After the girls race is over, results are announced. Dave, Tandem’s Athletic Director, shares, “Jason predicted that the boys would need to finish with less than 60 points in order to be crowned 2024 VISAA Cross Country State Champions... we scored 59 - and Veritas gave us everything they had - they scored 63!” For the second year in a row, Tandem XC claims 1st at States. Lucy ran a 22:33 and makes it in the top 20, a member of the Virginia all state team. The girls team comes in 5th place.


 I hope that part of the future of Tandem XC is a glorious girls team. I envision them having a whole page of their own in the yearbook, looking fierce and triumphant. The team today is young and hungry. I think in the next couple of years we’ll see them do amazing things.

The team at states (November, 2024)

Looking back over the past decade, Jason says, “In terms of the arc of it all, it’s…I think the reason I love patience and consistency is because that’s been true, that’s what it takes for any individual to reach their best but it’s also been true for the program.”

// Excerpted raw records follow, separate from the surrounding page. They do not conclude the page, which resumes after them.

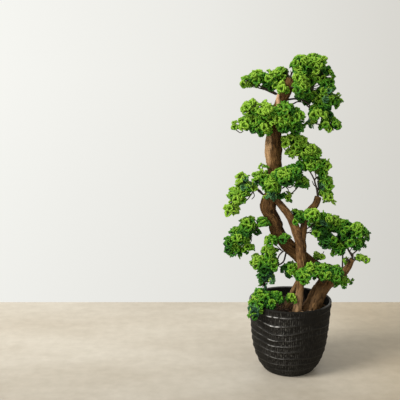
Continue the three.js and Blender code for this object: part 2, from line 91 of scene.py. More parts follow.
# Each mass: how much more light it catches than the rest, painted into its greens as painted
# light, the route of its stem, and its lobes as x, y, z and radius
MASSES = {
    "crown_top": (0.56, [(-21, 5, 1120), (-12, -2, 1148), (14, -8, 1174)], [
        (14, -8, 1178, 40), (72, 5, 1178, 46), (106, 5, 1148, 34), (68, 8, 1130, 27)]),
    "crown_right": (0.22, [(-26, 8, 1092), (20, 18, 1082), (58, 18, 1072)], [
        (58, 18, 1074, 31), (110, 10, 1100, 38), (112, 12, 1048, 44), (150, 8, 1048, 27)]),
    "crown_front": (0.28, [(-26, 0, 1094), (-8, -28, 1095), (14, -40, 1094)], [
        (14, -40, 1092, 34), (12, -40, 1136, 28)]),
    "crown_cascade": (0.25, [
        (-36, 5, 1046), (8, 6, 1050), (50, 5, 1032), (66, 3, 1002), (84, 2, 986)], [
        (86, 2, 1000, 37), (68, -2, 964, 24), (112, 0, 964, 33), (150, 0, 962, 28),
        (122, 4, 1000, 26)]),
    "upper_left": (0.37, [
        (-44, 4, 1052), (-72, 0, 1072), (-100, -4, 1086), (-128, -4, 1096), (-144, 0, 1126)], [
        (-144, 0, 1128, 33), (-100, 5, 1126, 36), (-182, -4, 1118, 26), (-52, 28, 1138, 36),
        (-80, -6, 1105, 25), (-50, -34, 1094, 19)]),
    "mid_left": (0.76, [(-66, 0, 968), (-92, -34, 962), (-132, -46, 956)], [
        (-132, -46, 956, 43), (-110, -48, 1012, 40), (-163, -36, 1024, 36), (-178, -36, 966, 34),
        (-222, -28, 960, 20), (-76, -52, 990, 29)]),
    "mid_right": (0.26, [(-58, 0, 986), (-46, -40, 976), (-44, -54, 966)], [
        (-44, -54, 965, 34), (-44, -56, 1016, 39), (-14, -44, 1000, 38), (2, -34, 958, 31)]),
    "right_arm": (0.58, [(-70, 2, 906), (-34, -4, 900), (6, -8, 898)], [
        (6, -8, 898, 37), (40, -8, 862, 37), (76, -4, 852, 30), (70, -8, 818, 34),
        (112, 0, 810, 27), (-26, -26, 902, 27), (-8, -16, 858, 24)]),
    "stub_spray": (0.5, [(93, -18, 677), (87, -16, 720), (80, -12, 752), (108, -6, 768)], [
        (108, -4, 776, 26), (122, -4, 736, 31), (122, -4, 700, 27), (140, -4, 674, 16)]),
    "centre_left": (0.24, [(-72, -2, 726), (-84, -36, 735), (-90, -50, 742)], [
        (-90, -50, 742, 36), (-124, -34, 762, 35), (-88, -46, 697, 24), (-116, -8, 804, 19)]),
    "centre_right": (-0.12, [(-68, 0, 740), (-52, -36, 752), (-38, -54, 774)], [
        (-38, -54, 776, 38), (-6, -38, 786, 37), (30, -26, 745, 28), (-30, -30, 694, 24),
        (22, -20, 802, 24), (-64, -50, 776, 26)]),
    "left_hanging": (0.74, [(-86, -4, 676), (-128, -8, 706), (-140, -12, 722), (-176, -14, 718)], [
        (-177, -14, 720, 36), (-188, -14, 756, 27), (-211, -14, 691, 37), (-228, -14, 640, 27)]),
    "left_pad": (0.0, [(-72, 2, 590), (-110, -8, 572), (-168, -8, 576)], [
        (-168, -8, 578, 36), (-110, -26, 597, 27), (-200, -8, 538, 40), (-238, -8, 508, 31),
        (-214, -8, 478, 28), (-170, -8, 494, 26)]),
    "left_cascade": (0.1, [
        (-14, 9, 498), (-22, 0, 456), (-32, -8, 430), (-60, -16, 420), (-88, -18, 430)], [
        (-88, -18, 434, 37), (-86, -18, 478, 31), (-80, -34, 526, 27), (-124, -18, 438, 33),
        (-98, -20, 388, 37), (-106, -24, 345, 20)]),
    "trunk_tuft": (0.0, [(-34, 6, 532), (-28, -36, 532)], [(-29, -40, 535, 25)]),
    "pot_cascade": (-0.15, [(25, -42, 292), (10, -50, 302), (-6, -58, 307)], [
        (-6, -58, 307, 22), (-62, -50, 306, 32), (-108, -52, 308, 36), (-92, -84, 290, 33),
        (-140, -94, 294, 28), (-148, -120, 270, 24)]),
    "low_front": (0.0, [(124, 10, 340), (122, -46, 370), (116, -66, 409)], [
        (116, -68, 412, 37), (72, -76, 420, 34), (36, -82, 403, 30), (160, -60, 408, 33),
        (190, -50, 370, 26), (230, -42, 370, 16)]),
    "small_rear": (0.18, [(34, -40, 404), (16, -16, 402), (-3, 0, 402)], [(-3, 0, 403, 36)]),
    "knuckle_tuft": (0.46, [(92, 16, 414), (104, 22, 432), (110, 24, 446)], [(109, 24, 447, 22)]),
    "right_pad_inner": (0.0, [(46, -31, 583), (62, -50, 600), (68, -54, 622)], [
        (68, -56, 624, 33), (17, -24, 615, 32), (116, -30, 606, 33), (100, -18, 566, 34),
        (137, -8, 519, 35)]),
    "right_pad_outer": (0.24, [(235, 2, 432), (233, 2, 449), (213, -2, 488), (218, -2, 522)], [
        (218, -2, 524, 32), (197, 0, 568, 36), (160, 8, 583, 31), (246, 0, 558, 37),
        (280, 0, 538, 24), (182, 4, 484, 32), (254, 0, 503, 28)]),
    "bough_tip": (0.1, [(233, 2, 428), (248, -1, 440), (262, -3, 447)], [
        (262, -3, 448, 19), (284, -4, 446, 18)]),
    "bough_tuft": (0.3, [(231, 2, 424), (212, -16, 445)], [(211, -18, 446, 19)]),
    "rear_crown": (0.0, [(-26, 8, 1105), (4, 60, 1112), (34, 84, 1114)], [
        (34, 88, 1116, 44), (62, 92, 1064, 40)]),
    "rear_upper": (0.0, [(-64, 6, 962), (-70, 60, 976), (-82, 88, 984)], [
        (-82, 92, 986, 45), (-132, 84, 970, 38)]),
    "rear_arm": (0.0, [(-72, 4, 884), (-20, 60, 876), (30, 82, 866)], [(30, 86, 866, 42)]),
    "rear_centre": (0.0, [(-66, 6, 738), (-66, 56, 742), (-66, 80, 744)], [
        (-66, 84, 744, 42), (-8, 78, 752, 37)]),
    "rear_left": (0.0, [(-72, 4, 596), (-110, 60, 560), (-152, 82, 534)], [
        (-152, 86, 536, 36), (-196, 66, 528, 33)]),
    "rear_low": (0.0, [(138, 14, 370), (150, 66, 366), (152, 90, 358)], [
        (152, 94, 362, 38), (196, 78, 352, 31)]),
    "rear_right": (0.0, [(200, 10, 383), (206, 48, 430), (210, 76, 524)], [
        (210, 80, 528, 40), (144, 88, 548, 39), (178, 92, 566, 32)]),
}
LOBE_STRETCH = np.array([1.0, 1.3, 0.9])
LEAF_REACH = 1.02
BURIED_SHARE = 0.88
SPRAY_DROP = 0.2

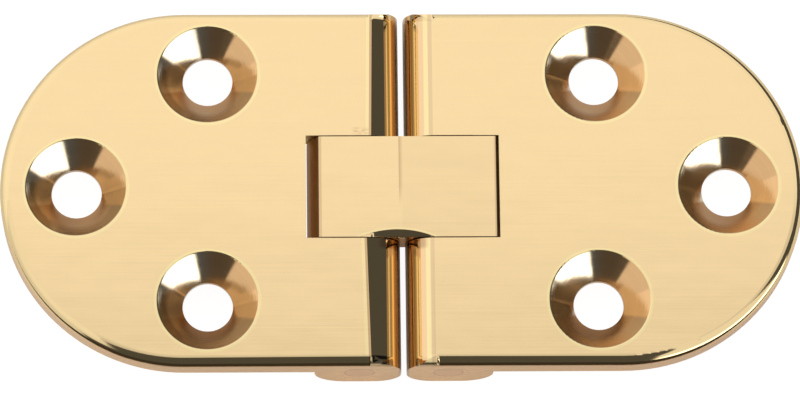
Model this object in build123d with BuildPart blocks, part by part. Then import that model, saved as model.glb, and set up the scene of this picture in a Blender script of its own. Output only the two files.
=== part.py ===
"""Counter flap hinge, laid flat: two leaves joined by one short link on two pins.

+Z is up, X runs along the hinge and Y across it. The origin lies midway between the leaves, on
the plane of the knuckles' undersides. Each leaf turns up about its own pin, so that the right
leaf can stand on edge and then lie face down on the left one.
"""

import math
import os

from build123d import *

os.makedirs("parts", exist_ok=True)

# Leaves: flat plates with a full-round outer end
hinge_length = 80.0
leaf_width = 36.55
leaf_thickness = 3.0
leaf_gap = 0.55
edge_rounding = 1.0
inner_rounding = 2.95

# Pins: each runs across the whole leaf, flush at both sides
pin_spacing = 8.8
pin_depth = 3.3
pin_radius = 1.5
pin_clearance = 0.05

# Knuckles: the deep bar under each leaf's inner edge
knuckle_wall = 1.9
knuckle_reach = 8.85
knuckle_inner_radius = 2.8
knuckle_outer_radius = 3.2

# Link: a bar with a flat top and a lobe round each pin, its right tail longer than its left
link_width = 10.4
link_recess = 0.25
web_thickness = 3.9
left_tail_radius = 5.1
right_tail_radius = 5.95
tail_corner_radius = 1.2
end_edge_rounding = 0.25
side_clearance = 0.1
tail_clearance = 0.23

# Link's near top edge between the leaves, worn round by the buffing wheel
worn_length = 7.4
worn_width = 0.75
worn_radius = 0.8
worn_place = -0.6

# Screw holes: a pair across each leaf and one at its round end
screw_radius = 2.5
countersink_angle = 90.0
screw_land = 0.5
rim_rounding = 0.2
end_hole_margin = 7.55
side_hole_setback = 13.05
side_hole_margin = 6.575

# Heights above the knuckles' undersides
pin_height = knuckle_wall + pin_radius
top_height = pin_height + pin_depth
underside_height = top_height - leaf_thickness
link_bottom = link_recess

# Places along X on the right leaf
inner_face = leaf_gap / 2
pin_place = pin_spacing / 2
end_centre = hinge_length / 2 - leaf_width / 2
end_hole_place = hinge_length / 2 - end_hole_margin
side_hole_place = end_hole_place - side_hole_setback

# Fits that follow from the sizes above
slot_width = link_width + 2 * side_clearance
slot_radius = right_tail_radius + tail_clearance
link_bore_radius = pin_radius + pin_clearance
countersink_radius = screw_radius + (leaf_thickness - screw_land) * math.tan(
    math.radians(countersink_angle / 2)
)
side_hole_across = leaf_width / 2 - side_hole_margin


# Right leaf: plate and knuckle, then the rounded edges, then the cuts
with BuildPart() as leaf_right:
    with BuildSketch(Plane.XY.offset(underside_height)):
        with Locations(((inner_face + end_centre) / 2, 0)):
            Rectangle(end_centre - inner_face, leaf_width)
        with Locations((end_centre, 0)):
            Circle(leaf_width / 2)
        # The circle's inner half never reaches past the straight inner edge
        with Locations((inner_face, 0)):
            Rectangle(hinge_length, leaf_width, align=(Align.MIN, Align.CENTER), mode=Mode.INTERSECT)
    extrude(amount=leaf_thickness)

    with BuildSketch(Plane.XZ) as knuckle_side:
        with Locations((inner_face, 0)):
            Rectangle(knuckle_reach - inner_face, top_height, align=Align.MIN)
        bottom_corners = knuckle_side.vertices().group_by(Axis.Y)[0].sort_by(Axis.X)
        fillet(bottom_corners[0], knuckle_inner_radius)
        bottom_corners = knuckle_side.vertices().group_by(Axis.Y)[0].sort_by(Axis.X)
        fillet(bottom_corners[-1], knuckle_outer_radius)
    extrude(amount=leaf_width / 2, both=True)

    top_edges = leaf_right.edges().group_by(Axis.Z)[-1]
    fillet(top_edges.sort_by(Axis.X)[1:], edge_rounding)

    with BuildSketch(Plane.XZ):
        with BuildLine():
            rounding_arc = CenterArc(
                (inner_face + inner_rounding, top_height - inner_rounding), inner_rounding, 90, 90
            )
            Polyline(rounding_arc @ 1, (inner_face, top_height), rounding_arc @ 0)
        make_face()
    extrude(amount=leaf_width / 2, both=True, mode=Mode.SUBTRACT)

    # Slot for the link, its end wall swept about the pin
    with BuildSketch(Plane.XZ):
        with Locations((pin_place, pin_height)):
            Circle(slot_radius)
            Rectangle(pin_place, 2 * slot_radius, align=(Align.MAX, Align.CENTER))
    extrude(amount=slot_width / 2, both=True, mode=Mode.SUBTRACT)

    with BuildSketch(Plane.XZ):
        with Locations((pin_place, pin_height)):
            Circle(pin_radius)
    extrude(amount=leaf_width / 2, both=True, mode=Mode.SUBTRACT)

    with Locations(
        (end_hole_place, 0, top_height),
        (side_hole_place, side_hole_across, top_height),
        (side_hole_place, -side_hole_across, top_height),
    ):
        CounterSinkHole(screw_radius, countersink_radius, counter_sink_angle=countersink_angle)
    top_face = leaf_right.faces().filter_by(Plane.XY).sort_by(Axis.Z)[-1]
    fillet(top_face.inner_wires().edges(), rim_rounding)

leaf_right.part.label = "leaf_right"
export_step(leaf_right.part, "parts/leaf_right.step")


# Left leaf: the right one's mirror image
with BuildPart() as leaf_left:
    mirror(leaf_right.part, about=Plane.YZ)

leaf_left.part.label = "leaf_left"
export_step(leaf_left.part, "parts/leaf_left.step")


# Link: lobes round the pins, an arch under the web between them
lobe_radius = pin_height - link_bottom
web_drop = web_thickness - pin_depth
arch_radius = (pin_place**2 + web_drop**2 - lobe_radius**2) / (2 * (lobe_radius - web_drop))
arch_height = pin_height - web_drop - arch_radius
arch_angle = math.degrees(math.atan2(pin_height - arch_height, pin_place))
left_top_angle = math.degrees(math.asin(pin_depth / left_tail_radius))
left_bottom_angle = math.degrees(math.asin(lobe_radius / left_tail_radius))
right_top_angle = math.degrees(math.asin(pin_depth / right_tail_radius))
right_bottom_angle = math.degrees(math.asin(lobe_radius / right_tail_radius))

with BuildPart() as link:
    with BuildSketch(Plane.XZ) as link_side:
        with BuildLine():
            right_tail = CenterArc(
                (pin_place, pin_height),
                right_tail_radius,
                -right_bottom_angle,
                right_bottom_angle + right_top_angle,
            )
            left_tail = CenterArc(
                (-pin_place, pin_height),
                left_tail_radius,
                180 - left_top_angle,
                left_top_angle + left_bottom_angle,
            )
            right_lobe = CenterArc((pin_place, pin_height), lobe_radius, 180 + arch_angle, 90 - arch_angle)
            left_lobe = CenterArc((-pin_place, pin_height), lobe_radius, 270, 90 - arch_angle)
            CenterArc((0, arch_height), arch_radius, arch_angle, 180 - 2 * arch_angle)
            Line(right_tail @ 1, left_tail @ 0)
            Line(right_lobe @ 1, right_tail @ 0)
            Line(left_lobe @ 0, left_tail @ 1)
        make_face()
        lowest = link_side.vertices().group_by(Axis.Y)[0].sort_by(Axis.X)
        fillet([lowest[0], lowest[-1]], tail_corner_radius)
        with Locations((-pin_place, pin_height), (pin_place, pin_height)):
            Circle(link_bore_radius, mode=Mode.SUBTRACT)
    extrude(amount=link_width / 2, both=True)

    top_edges = link.edges().group_by(Axis.Z)[-1]
    fillet(top_edges.filter_by(Axis.Y), end_edge_rounding)

    # The rim of a wide wheel, hollowed to the worn edge's own rounding, run into the near edge
    wheel_radius = ((worn_length / 2) ** 2 + worn_width**2) / (2 * worn_width)
    worn_back = worn_width - link_width / 2
    wheel_centre = worn_back - wheel_radius
    with BuildSketch(Plane.YZ.offset(worn_place)):
        with BuildLine():
            worn_arc = CenterArc((worn_back, top_height - worn_radius), worn_radius, 90, 90)
            Polyline(worn_arc @ 1, (worn_back - worn_radius, top_height), worn_arc @ 0)
        make_face()
    revolve(
        axis=Axis((worn_place, wheel_centre, 0), (0, 0, 1)),
        mode=Mode.SUBTRACT,
    )

link.part.label = "link"
export_step(link.part, "parts/link.step")


# Pins: plain rods, pressed in the knuckles and free in the link
for side, pin_name in ((-1, "pin_left"), (1, "pin_right")):
    with BuildPart() as pin:
        with BuildSketch(Plane.XZ):
            with Locations((side * pin_place, pin_height)):
                Circle(pin_radius)
        extrude(amount=leaf_width / 2, both=True)

    pin.part.label = pin_name
    export_step(pin.part, f"parts/{pin_name}.step")
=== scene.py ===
import math

import bpy
from mathutils import Matrix, Vector


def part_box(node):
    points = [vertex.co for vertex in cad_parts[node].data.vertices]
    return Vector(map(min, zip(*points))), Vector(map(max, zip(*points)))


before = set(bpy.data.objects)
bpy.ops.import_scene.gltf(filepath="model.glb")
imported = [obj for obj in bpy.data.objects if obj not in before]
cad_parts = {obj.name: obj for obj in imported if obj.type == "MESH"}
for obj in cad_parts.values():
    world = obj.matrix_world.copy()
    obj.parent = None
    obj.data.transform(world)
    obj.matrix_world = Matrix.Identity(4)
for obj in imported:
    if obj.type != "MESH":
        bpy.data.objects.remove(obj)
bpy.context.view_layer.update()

MM = 0.001
DEGREES = math.degrees(1)

# Sizes of the hinge that the finishes follow, in millimetres
LEAF_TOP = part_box("leaf_right")[1].z / MM
HINGE_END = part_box("leaf_right")[1].x / MM
LEAF_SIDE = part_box("leaf_right")[1].y / MM
LINK_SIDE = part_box("link")[1].y / MM

# The same sizes as in the hinge's own drawing
END_CENTRE = HINGE_END - LEAF_SIDE
END_HOLE = HINGE_END - 7.55
SIDE_HOLE = END_HOLE - 13.05
SIDE_HOLE_ACROSS = LEAF_SIDE - 6.575
COUNTERSINK_RADIUS = 5.0
LEAF_THICKNESS = 3.0
LEAF_INNER_FACE = 0.275
EDGE_ROUNDING = 1.0
SLOT_SIDE = LINK_SIDE + 0.1
SLOT_RADIUS = 6.18
PIN_PLACE = 4.4
PIN_HEIGHT = 3.4
PIN_RADIUS = 1.5
LINK_MIDDLE = 0.53
LINK_REACH = 8.82
WORN_PLACE = -0.6
WORN_WIDTH = 0.75
WORN_WHEEL_RADIUS = 9.5

# Lines along the joint, in millimetres from the leaf's inner face: where each one starts, is full,
# begins to fade and has gone
# The right leaf's painted shade line
RIGHT_SHADE_LINE = (0.64, 0.72, 0.94, 1.06)
# The right leaf's painted reflection lines along its rounding
RED_LINE = (1.2, 1.45, 1.85, 2.0)
PALE_LINE = (1.85, 2.0, 2.3, 2.42)
DULL_LINE = (2.34, 2.46, 2.74, 2.86)
LEFT_DARK_LINE = (1.2, 1.27, 1.43, 1.5)
FILED_FOOT = (1.2, 1.4, 2.9, 3.05)

# The faint painted shadow line across the link's middle, and the inset of the filed strip's painted dark
# foot, in the same way
MIDDLE_LINE = (-0.42, -0.36, -0.34, 0.08)
FOOT_INSET = (0.1, 0.2, 0.85, 1.0)

# Where the relief along the joint begins and ends, in millimetres from the leaf's inner face
ROLLED_FROM = 0.7
ROLLED_TO = 1.45
FILED_FROM = 1.5

# The middle of the smudge beside the slot on the left leaf
SMUDGE_X = -4.0
SMUDGE_Y = 5.75

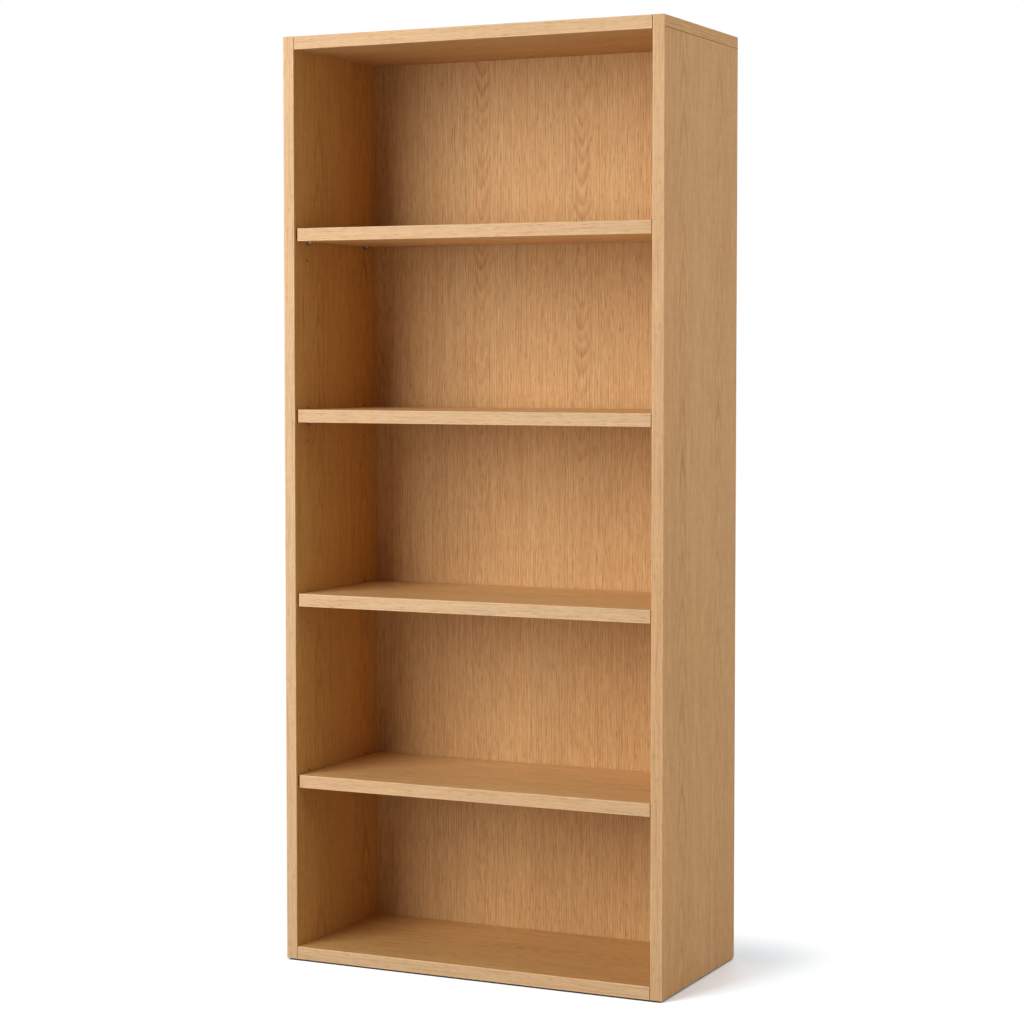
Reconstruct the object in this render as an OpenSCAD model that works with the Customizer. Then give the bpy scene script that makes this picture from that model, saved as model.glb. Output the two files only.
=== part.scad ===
// Bookcase with adjustable shelves: a glued oak-veneered carcass, a grooved-in back panel and
// four loose shelves, each standing on four steel pins in rows of holes.
// Origin: centre of the footprint, on the floor. +Z is up and the open front faces -Y.

/* [Overall] */
// Width over both side panels
overall_width = 793; // [550:1:1000]
// Depth from the front edges to the rear edges
overall_depth = 380; // [300:1:450]
// Height from the floor to the upper face of the top panel
overall_height = 1800; // [1650:1:2200]

/* [Boards] */
// Thickness of each side panel
side_thickness = 23; // [18:0.5:30]
// Thickness of the top panel
top_thickness = 25; // [20:0.5:35]
// Thickness of the bottom panel
bottom_thickness = 25; // [18:0.5:35]
// Thickness of each shelf
shelf_thickness = 25; // [18:0.5:35]
// Thickness of the back panel
back_thickness = 6; // [4:0.5:9]
// Depth of the open recess behind the back panel
rear_recess = 43; // [40:1:70]
// Depth of the rebate under each end of the top panel, which fits down over a side panel
rebate_depth = 3; // [1:0.5:6]

/* [Edges] */
// Thickness of the solid lipping on every front edge
lipping_thickness = 2; // [1:0.5:4]
// Thickness of the edging on each end of the top panel
edging_thickness = 1.5; // [0.8:0.1:3]
// Radius of the eased arrises
arris_radius = 1.2; // [0.4:0.1:1.8]
// Width of the small chamfer that marks the seam between each side and the top panel
seam_chamfer = 0.5; // [0.2:0.1:1]

/* [Bays] */
// Clear height of the lowest bay
lowest_bay = 313; // [250:1:380]
// Clear height of the second bay from the bottom
second_bay = 331; // [250:1:400]
// Clear height of the third bay from the bottom
third_bay = 334; // [250:1:400]
// Clear height of the fourth bay from the bottom
fourth_bay = 326; // [250:1:400]

/* [Shelves] */
// Distance of a shelf's front edge behind the front of the carcass
shelf_setback = 6; // [0:1:20]
// Gap between a shelf and the side panel at each end
shelf_end_gap = 3.5; // [2.5:0.5:5]
// Gap between a shelf and the back panel
shelf_back_gap = 2; // [1:0.5:5]

/* [Back groove] */
// Depth of the groove that holds the back panel
groove_depth = 8; // [5:0.5:10]
// Extra width of the groove behind the back panel
groove_play = 0.2; // [0.1:0.1:0.5]
// Gap between the back panel's edge and the bottom of the groove
groove_end_gap = 1; // [0.5:0.5:2]

/* [Pin holes] */
// Diameter of a shelf-pin hole
pin_hole_diameter = 5; // [4:0.5:6]
// Depth of a shelf-pin hole
pin_hole_depth = 12; // [10:0.5:14]
// Height step between one shelf position and the next
hole_pitch = 32; // [25:1:40]
// Distance of the front row of holes behind the front of the carcass
front_row_inset = 50; // [35:1:90]
// Distance of the rear row of holes ahead of the back panel
rear_row_inset = 50; // [35:1:90]

/* [Shelf pins] */
// Radial gap between a pin's shank and its hole
pin_fit_gap = 0.05; // [0.02:0.01:0.1]
// Length of a pin's shank
pin_shank_length = 10; // [8:0.5:10]
// Width of the collar's ledge around the shank
collar_ledge = 1; // [0.6:0.1:1.5]
// Thickness of the collar
collar_thickness = 1.2; // [0.8:0.1:2]
// Height of the paddle's flat top above the collar
seat_clearance = 0.3; // [0.3:0.1:1]
// Length of the paddle under the shelf, from the side panel to its round tip
paddle_length = 12; // [9:0.5:16]
// Width of the paddle
paddle_width = 11; // [8:0.5:14]
// Thickness of the paddle
paddle_thickness = 2.5; // [1.5:0.1:3.5]
// Length of the stiffening rib under the paddle
rib_length = 7; // [4:0.5:8]

/* [Dowels] */
// Diameter of a dowel
dowel_diameter = 8; // [6:0.5:10]
// Length of a dowel
dowel_length = 35; // [30:1:40]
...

Jason says, “I think everybody wants the quick fix or the hack. There isn’t one. It’s consistency. You’ve got to do the work. You’ve just got to grind out the miles. You’ve got to be disciplined. Day in, day out, to be at that level, but that’s the thing! That’s not everyone’s goal and I don’t want it to be. Not everyone has to be that way. You’re just as important if your goal is to be out here and be a good teammate. I want them to know that running is something that they can have for the rest of their lives. It is a gift. It’s a tool that you can have to improve yourself mentally, physically, emotionally, spiritually.”

Andy remarks, “I think Jason is a good example, and cross country, and Tandem in general, is a good example of taking the long view.” Day in and day out at practices and meets, you can’t sustain if all you’re doing it for is to win a championship. But if instead, or also, you’re there to, as Andy puts it, “celebrate being outside, celebrate being physically fit, maybe being a little bit competitive. Celebrate being together as a community,” those are the values that keep you showing up again and again, investing every day.

Ultimately, Jason says, running “can help you. You don’t have to be competitive. It’s not about winning or running PR’s. It’s just that running is a really healthy pursuit that can teach you a lot about life and help you stay mentally and physically balanced in a crazy world.”